Можно искренне восхищаться древнейшими красочными рисунками на стенах пещер, натуральными и очень часто весьма талантливыми в чётком интуитивном уложении главных примет и интересов тогдашних людских общин и каждого отдельного человека. Эти образцы искусства хорошо помогали возвышать воображение и усиливали восприятие окружающего, добавляя людям как знаний, так и возможностей усовершенствования чувственности, ощущений, в русле чего как бы почти с нуля набирала мощи зарождавшаяся эстетика. И – совсем иное дело то, что творцы искусства пытаются отыскивать в наше время, время сплошной информатизации, когда об эстетике, имеющей свои законы и свои отличия или рамки, известно уже, кажется, всё. Достигнутое есть, видимо, уже некий предел, развитие в нём исчерпало себя, и, как в случае с любым идеалом, оно теперь способно устремляться, пожалуй, только в сторону от жизни, где как раз место несуразностям и извращениям; туда сейчас и спроваживают его современники, подкрепляя свою неуёмную старательность всяческими благими расчётами и ожиданиями и не желая осознавать, что заходят всё дальше в тупик…
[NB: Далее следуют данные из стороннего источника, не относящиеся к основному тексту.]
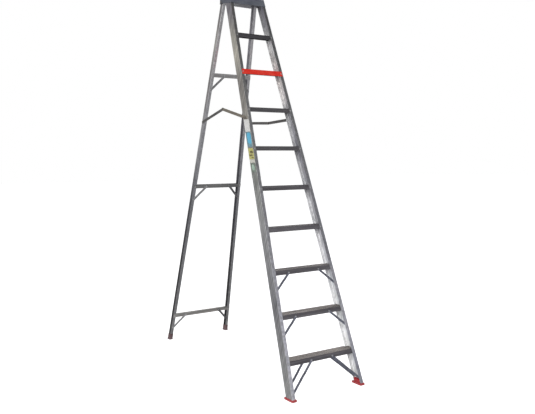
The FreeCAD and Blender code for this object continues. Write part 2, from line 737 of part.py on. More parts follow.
def crossbar(z):
    """Channel open to the rear; its face laps both rails and its legs stop short of them.

    The edge between the face and the upper leg is well rounded.
    """
    half = CROSSBAR_HEIGHT / 2
    leg_tip = CROSSBAR_LEG - CROSSBAR_T
    base = Vector(0, REAR.y(0, z), z)
    section = [
        (-CROSSBAR_T, -half, CROSSBAR_FOOT_R),
        (leg_tip, -half, CROSSBAR_TIP_R),
        (leg_tip, -half + CROSSBAR_T, CROSSBAR_TIP_R),
        (0, -half + CROSSBAR_T, 0),
        (0, half - CROSSBAR_T, CROSSBAR_TOP_R - CROSSBAR_T),
        (leg_tip, half - CROSSBAR_T, CROSSBAR_TIP_R),
        (leg_tip, half, CROSSBAR_TIP_R),
        (-CROSSBAR_T, half, CROSSBAR_TOP_R),
    ]
    corners = [base + REAR.rearward() * behind + REAR.upward() * up for behind, up, radius in section]
    face = rounded_face(corners, [radius for behind, up, radius in section])
    low_z = z - CROSSBAR_HEIGHT
    high_z = z + CROSSBAR_HEIGHT
    face.translate(Vector(-REACH / 2, 0, 0))
    shape = face.extrude(Vector(REACH, 0, 0)).common(REAR.between_sides(0, low_z, high_z))
    trim = RAIL_FLANGE + CROSSBAR_LEG_GAP
    notch = [(-CUT_MARGIN, 0), (trim, 0), (trim, RAIL_DEPTH), (-CUT_MARGIN, RAIL_DEPTH)]
    for side in SIDES.values():
        shape = shape.cut(REAR.prism(side, notch, [0] * 4, low_z, high_z))
    return drilled(shape, REAR_RIVETS)


# ---- top cap and hinge ---------------------------------------------------------------------
def cap_block(grow, z_low, z_high, rear_y):
    """Tapering block around the stile tops, `grow` larger than they are at the front and sides."""
    wires = []
    for z in (z_low, z_high):
        half = FRONT.half(z) + grow
        front = FRONT.y(-grow, z)
        corners = [
            Vector(-half, front, z),
            Vector(half, front, z),
            Vector(half, rear_y, z),
            Vector(-half, rear_y, z),
        ]
        wires.append(Part.makePolygon(corners + corners[:1]))
    return Part.makeLoft(wires, True, True)


def top_cap():
    """Rounded cap with a deep front skirt, shallower sides and a short rear wall."""
    outer = cap_block(CAP_WALL + CAP_GAP, CAP_FRONT_EDGE_Z, CAP_TOP_Z, CAP_REAR_Y)
    tall = CAP_TOP_Z - CAP_FRONT_EDGE_Z - 1
    uprights = [edge for edge in outer.Edges if edge.BoundBox.ZLength > tall]
    outer = outer.makeFillet(CAP_CORNER_R, uprights)
    rim = [edge for edge in outer.Edges if edge.BoundBox.ZMin > CAP_TOP_Z - 0.5]
    outer = outer.makeFillet(CAP_RIM_R, rim)
    inner = cap_block(CAP_GAP, CAP_FRONT_EDGE_Z - CUT_MARGIN, CAP_TOP_Z - CAP_TOP_T, CAP_REAR_Y - CAP_WALL)
    shape = outer.cut(inner)
    below = CAP_FRONT_EDGE_Z - CUT_MARGIN
    beyond = CAP_REAR_Y + CUT_MARGIN
    rise_from, rise_to = CAP_SIDE_RISE_Y
    edge_line = [
        Vector(0, rise_from, below),
        Vector(0, rise_from, CAP_FRONT_EDGE_Z),
        Vector(0, rise_to, CAP_REAR_EDGE_Z),
        Vector(0, beyond, CAP_REAR_EDGE_Z),
        Vector(0, beyond, below),
    ]
    face = rounded_face(edge_line, [0, 0, CAP_SIDE_CURVE_R, 0, 0])
    face.translate(Vector(-REACH / 2, 0, 0))
    shape = shape.cut(face.extrude(Vector(REACH, 0, 0)))
    shape = drilled(shape, CAP_RIVETS)
    return shape.cut(cylinder_x(PIVOT_HOLE_R, -REACH / 2, REACH / 2, HINGE_Y, HINGE_Z))


def hexagon_x(across_flats, x_from, x_to, y, z):
    corners = []
    for index in range(6):
        angle = math.radians(30 + 60 * index)
        radius = across_flats / math.sqrt(3)
        corners.append(Vector(x_from, y + radius * math.cos(angle), z + radius * math.sin(angle)))
    return rounded_face(corners, [HINGE_HEX_EDGE_R] * 6).extrude(Vector(x_to - x_from, 0, 0))


def hinge_hardware(cap):
    """Bolt, spacer and nut of each side; each slanted seat is cut to the face of the cap."""
    bolts = []
    spacers = []
    nuts = []
    rail_outer = REAR.half(HINGE_Z)
    skirt_outer = FRONT.half(HINGE_Z) + CAP_GAP + CAP_WALL
    seat_from = skirt_outer - SEAT_OVERLAP
    washer_to = skirt_outer + HINGE_WASHER_T
    nut_from = rail_outer - RAIL_T - 2 * HINGE_RUNNING_GAP
    nut_to = nut_from - HINGE_NUT_T
    spacer_from = rail_outer + HINGE_SPACER_R * REAR_TAPER + HINGE_RUNNING_GAP
    bolt_end = nut_to - HINGE_BOLT_PROUD
    for side in SIDES.values():
        shank = cylinder_x(HINGE_BOLT_R, side * bolt_end, side * washer_to, HINGE_Y, HINGE_Z)
        washer = cylinder_x(HINGE_WASHER_R, side * seat_from, side * washer_to, HINGE_Y, HINGE_Z)
        head_to = washer_to + HINGE_HEAD_T
        head = hexagon_x(HINGE_HEX_FLATS, side * washer_to, side * head_to, HINGE_Y, HINGE_Z)
        seats = washer.fuse(head).cut(cap)
        outside = max(seats.Solids, key=lambda solid: solid.Volume)
        bolts.append(shank.fuse(outside).removeSplitter())
        tube = cylinder_x(HINGE_SPACER_R, side * spacer_from, side * seat_from, HINGE_Y, HINGE_Z)
        bore = cylinder_x(PIVOT_HOLE_R, 0, side * REACH, HINGE_Y, HINGE_Z)
        spacers.append(tube.cut(cap).cut(bore))
        nut = hexagon_x(HINGE_HEX_FLATS, side * nut_to, side * nut_from, HINGE_Y, HINGE_Z)
        nuts.append(nut.cut(bore))
    return bolts, spacers, nuts


# ---- spreaders -----------------------------------------------------------------------------
def knee_point(length, raised):
    """Where two equal bars meet, above or below the line joining the two pivots."""
    start = Vector(0, *FRONT_PIVOT)
    end = Vector(0, *REAR_PIVOT)
    line = end - start
    rise = math.sqrt(length ** 2 - (line.Length / 2) ** 2)
    square = Vector(0, -line.z, line.y).normalize()
    return start + line * 0.5 + square * (rise if raised else -rise)


def spreader_bar(side, start, end, inner_x, start_hole, end_hole):
    """Flat bar in a plane square to X, round at both ends, with a raised stiffening rib."""
    inner = side * inner_x
    begin = Vector(inner, start.y, start.z)
    finish = Vector(inner, end.y, end.z)
    outward = Vector(side, 0, 0)
    bar = strip(begin, finish, outward, BAR_WIDTH, BAR_T, 0, 0)
    along = (finish - begin).normalize()
    rib_from = begin + along * BAR_RIB_MARGIN
    rib_to = finish - along * BAR_RIB_MARGIN
    rib = strip(rib_from, rib_to, outward, BAR_RIB_WIDTH, BAR_RIB_HEIGHT, BAR_T, BAR_T)
    shape = bar.fuse(rib)
    for point, radius in ((begin, start_hole), (finish, end_hole)):
        shape = shape.cut(drill_x(radius, inner, point.y, point.z))
    return shape.removeSplitter()


def front_pivot(side, stile_shape):
    """Fixed pivot: tail inside the web, bush outside it, shank through the bar and a flat head."""
    y, z = FRONT_PIVOT
    face = FRONT.half(z)
    bush_end = FRONT_BAR_X - PIVOT_SIDE_GAP
    head_from = FRONT_BAR_X + BAR_T + PIVOT_SIDE_GAP
    tail_from = face - STILE_WEB_T - PIVOT_TAIL_T
    collars = cylinder_x(PIVOT_BUSH_R, side * (face - STILE_WEB_T / 2), side * bush_end, y, z)
    tail = cylinder_x(PIVOT_HEAD_R, side * tail_from, side * (face - STILE_WEB_T / 2), y, z)
    shank = cylinder_x(PIVOT_R, side * tail_from, side * head_from, y, z)
    head = cylinder_x(PIVOT_HEAD_R, side * head_from, side * (head_from + PIVOT_HEAD_T), y, z)
    seats = collars.fuse(tail).cut(stile_shape)
    return shank.fuse([head] + seats.Solids).removeSplitter()


def rear_bush(side, rail_shape):
    """Boss riveted to the rail: the rear end of a spreader bar turns against its face."""
    y, z = REAR_PIVOT
    face = REAR.half(z)
    tail_from = face - RAIL_T - PIVOT_TAIL_T
    boss = cylinder_x(PIVOT_BUSH_R, side * (face - RAIL_T / 2), side * BUSH_END_X, y, z)
    tail = cylinder_x(PIVOT_HEAD_R, side * tail_from, side * (face - RAIL_T / 2), y, z)
    shank = cylinder_x(PIVOT_R, side * tail_from, side * BUSH_END_X, y, z)
    seats = boss.fuse(tail).cut(rail_shape)
    return shank.fuse(seats.Solids).removeSplitter()


def centre_pin(side, knee):
    """Rides on the front bar and passes through the rear bar."""
    outer_face = FRONT_BAR_X + BAR_T
    inner_face = REAR_BAR_X - PIVOT_SIDE_GAP
    shank = cylinder_x(PIVOT_R, side * inner_face, side * outer_face, knee.y, knee.z)
    head = cylinder_x(PIVOT_HEAD_R, side * outer_face, side * (outer_face + PIVOT_HEAD_T), knee.y, knee.z)
    washer_from = REAR_BAR_X + BAR_T + PIVOT_SIDE_GAP
    washer = cylinder_x(PIVOT_HEAD_R, side * washer_from, side * FRONT_BAR_X, knee.y, knee.z)
    tail = cylinder_x(PIN_TAIL_R, side * (inner_face - PIN_TAIL_T), side * inner_face, knee.y, knee.z)
    return shank.fuse([head, washer, tail]).removeSplitter()


def rear_pivot_rivet(side):
    """Rides on the rear bar, its end level with the bar's inner face."""
    y, z = REAR_PIVOT
    outer_face = REAR_BAR_X + BAR_T
    shank = cylinder_x(PIVOT_R, side * REAR_BAR_X, side * outer_face, y, z)
    head = cylinder_x(PIVOT_HEAD_R, side * outer_face, side * (outer_face + PIVOT_HEAD_T), y, z)
    return shank.fuse(head).removeSplitter()


# ---- write every piece ---------------------------------------------------------------------
def write_front_section():
    pivots = []
    for label, side in SIDES.items():
        shape = stile(side)
        save("front_stile_" + label, shape)
        save("front_foot_" + label, front_foot(side))
        pivots.append(front_pivot(side, shape))
    save("spreader_front_pivots", Part.makeCompound(pivots))
    for number in range(1, TREAD_COUNT + 1):
        save("tread_%d" % number, tread(number))
    save("red_tread_cover", red_cover())
    for name, face, top, foot in front_brace_ends():
        save(name, front_brace(face, top, foot))
    save_rivets("tread_rivets", TREAD_RIVETS)
    save_rivets("front_brace_rivets", FRONT_BRACE_RIVETS)
    save_rivets("front_foot_rivets", FRONT_FOOT_RIVETS)
    save_rivets("cap_rivets", CAP_RIVETS)


def write_cap_and_hinge():
    cap = top_cap()
    bolts, spacers, nuts = hinge_hardware(cap)
    save("top_cap", cap)
    save("hinge_bolts", Part.makeCompound(bolts))
    save("hinge_spacers", Part.makeCompound(spacers))
    save("hinge_nuts", Part.makeCompound(nuts))


def write_rear_section():
    bushes = []
    for label, side in SIDES.items():
        shape = rail(side)
        save("rear_rail_" + label, shape)
        save("rear_foot_" + label, rear_foot(side))
        bushes.append(rear_bush(side, shape))
    save("spreader_rear_bushes", Part.makeCompound(bushes))
    for place, z in CROSSBAR_Z.items():
        save("rear_crossbar_" + place, crossbar(z))
    for name, top, foot in rear_brace_ends():
        save(name, rear_brace(top, foot))
    save_rivets("rear_rivets", REAR_RIVETS)


def write_spreaders():
    front = Vector(0, *FRONT_PIVOT)
    rear = Vector(0, *REAR_PIVOT)
    loose = PIVOT_R + PIVOT_RUNNING_GAP
    for label, length, raised in (("left", LEFT_BAR, True), ("right", RIGHT_BAR, False)):
        side = SIDES[label]
        knee = knee_point(length, raised)
        name = "spreader_" + label
        save(name + "_front_bar", spreader_bar(side, front, knee, FRONT_BAR_X, loose, PIVOT_HOLE_R))
        save(name + "_rear_bar", spreader_bar(side, knee, rear, REAR_BAR_X, loose, PIVOT_HOLE_R))
        save(name + "_centre_pin", centre_pin(side, knee))
        save(name + "_rear_pivot", rear_pivot_rivet(side))


write_front_section()
write_cap_and_hinge()
write_rear_section()
write_spreaders()
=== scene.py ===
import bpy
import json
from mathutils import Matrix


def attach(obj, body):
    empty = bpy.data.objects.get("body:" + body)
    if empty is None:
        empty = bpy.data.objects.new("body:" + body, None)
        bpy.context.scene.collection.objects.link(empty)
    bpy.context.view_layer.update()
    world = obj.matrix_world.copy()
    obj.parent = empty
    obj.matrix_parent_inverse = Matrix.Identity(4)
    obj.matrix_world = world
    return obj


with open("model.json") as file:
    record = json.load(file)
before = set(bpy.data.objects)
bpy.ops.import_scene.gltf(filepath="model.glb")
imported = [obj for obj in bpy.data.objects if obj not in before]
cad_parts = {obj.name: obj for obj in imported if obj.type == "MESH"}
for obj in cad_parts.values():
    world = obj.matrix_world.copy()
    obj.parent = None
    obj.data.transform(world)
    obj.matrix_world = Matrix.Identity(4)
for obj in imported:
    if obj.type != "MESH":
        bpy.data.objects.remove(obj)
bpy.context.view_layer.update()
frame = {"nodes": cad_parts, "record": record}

import json
import math

import bmesh
import bpy
from mathutils import Matrix, Vector

NODES = frame["nodes"]

# ---- camera: metres and degrees in the ladder's own frame -----------------------------------
CAMERA_PLACE = Vector((-2.7258, -4.4246, 1.5522))
CAMERA_AZIMUTH = math.radians(33.0724)
CAMERA_PITCH = math.radians(-3.6842)
CAMERA_ROLL = math.radians(-0.7409)
CAMERA_LENS = 44.40
CAMERA_SENSOR = 36.0

# ---- the lean and taper of the two frames ---------------------------------------------------
FRONT_LEAN = math.radians(19.33)
FRONT_FACE_Y = -0.980
FRONT_HALF_WIDTH = 0.3075
FRONT_TAPER = 0.0538
STILE_DEPTH = 0.070
REAR_LEAN = math.radians(-16.3)
REAR_FACE_Y = 0.980
RAIL_DEPTH = 0.040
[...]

Вторая особенность упадка неразделима с первой – с тем же фактом перенасыщения.
Как потребитель искусства, человек не в состоянии воспринять всё, что предлагают творцы. И если он потребляет лишнее, если окружён красотой сверх меры, утоплен или задавлен ею, то дают себя знать явления «порчи» от художественного. Одно из них получило название синдрома Стендаля – это когда у людей не только обычных, обывателей, но и у тех, кто отличается устойчивым интеллектуальным складом характера и ума, начинаются тревожные и даже пагубные отклонения в аппарате индивидуальной психики.
Своё, личное самочувствие этого рода, близкое к помешательству, как известно, первым описал автор «Красного и чёрного» 20, посетивший Италию и, в частности, Флоренцию, где он воспринял сильно завышенную дозу тамошнего ваятельного и другого блестящего искусства разных столетий.